About half of the DP’s 87 lawmakers were reported to be supporting a concession plan, which calls on party leaders to back off from their initial demand that a set of Investor-State Dispute settlement clauses be deleted from the agreement.

Instead, the lawmakers want the Korean government’s promise that it will open talks with Washington regarding the possible abolishment of the ISD rules as soon as the FTA takes effect.

“We will collect signatures from as many DP lawmakers as possible, try to make the proposal the party’s official stance and then suggest it to the Grand National Party and the government,” a DP lawmaker told the Yonhap news agency on condition of anonymity.

It was reported that Reps. Kang Bong-kyun, Kim Sung-gon, Choi In-kee and Kim Dong-cheol are key figures behind the move. Rep. Kim Jin-pyo, the party’s floor leader, was reported to be supportive of the watered-down proposal.

The DP and other liberal opposition groups have been staging a sit-in protest for days at a parliamentary trade committee room, where the FTA bill is pending, to block the FTA’s ratification.

Because of their resistance, the committee was unable to vote on the bill to make it ready for a final ballot during a plenary session.

Leaders of the GNP have been warning that the opposition members are leaving them with no option but to railroad the bill through.

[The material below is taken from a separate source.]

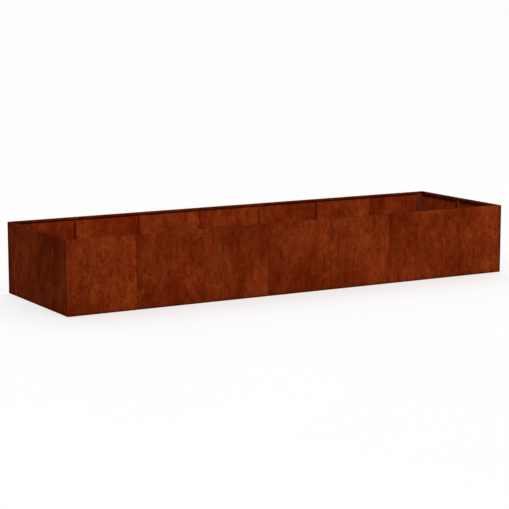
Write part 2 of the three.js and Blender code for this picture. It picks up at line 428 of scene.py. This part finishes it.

The GNP holds a majority of 168 seats in the 299-member unicameral parliament. Some reports have said that the party may push to pass the deal at a plenary session Thursday.

GNP leaders welcomed the move by some DP members.

“If the DP proposes a new round of negotiation talks with a new proposal, we will response to it and make best efforts to find a breakthrough,” Rep. Hwang Woo-yea, the GNP floor leader, said on a radio program.

“We will decide what steps to take once we watch how the proposal is received by DP leaders,” he added.

Rep. Nam Kyung-pil, the GNP member chairing a parliamentary trade committee, also said he is for a peaceful solution to the impasse.

“I highly appreciate a new move within the DP. I will try more to have dialogue,” he said, hinting that he would not push for a committee-level vote on the FTA for now.

Still, it remains to be seen how DP hardliners would react to the growing calls to compromise.

DP Chairman Rep. Sohn Hak-kyu, in his radio speech in the morning, renewed a call for the renegotiation of the trade deal.

“I ask for the public’s support on the DP so that we can re-negotiate the FTA with the U.S. and ratify a new deal in the 19th parliament,” he said.

The next parliament will be formed through a general election next April.

The Korea-U.S. FTA was initially signed in 2007, under the liberal administration of President Roh Moo-hyun. It was revised last December under the conservative President Lee Myung-bak administration after a renegotiation initiated at the request of the U.S.

Sohn claimed the balance of interest was swung in favor of the U.S. through the renegotiation.

The ISD mechanism, he insists, has the risk of jeopardizing Korea’s local policies for small firms and farmers. The clauses in question were included in the 2007 agreement.

“The U.S. government proposed us a renegotiation of the deal, after the Congress and industry associations demanded it. But the Korean government is just pushing for the deal’s ratification, ignoring opposition,” Sohn said.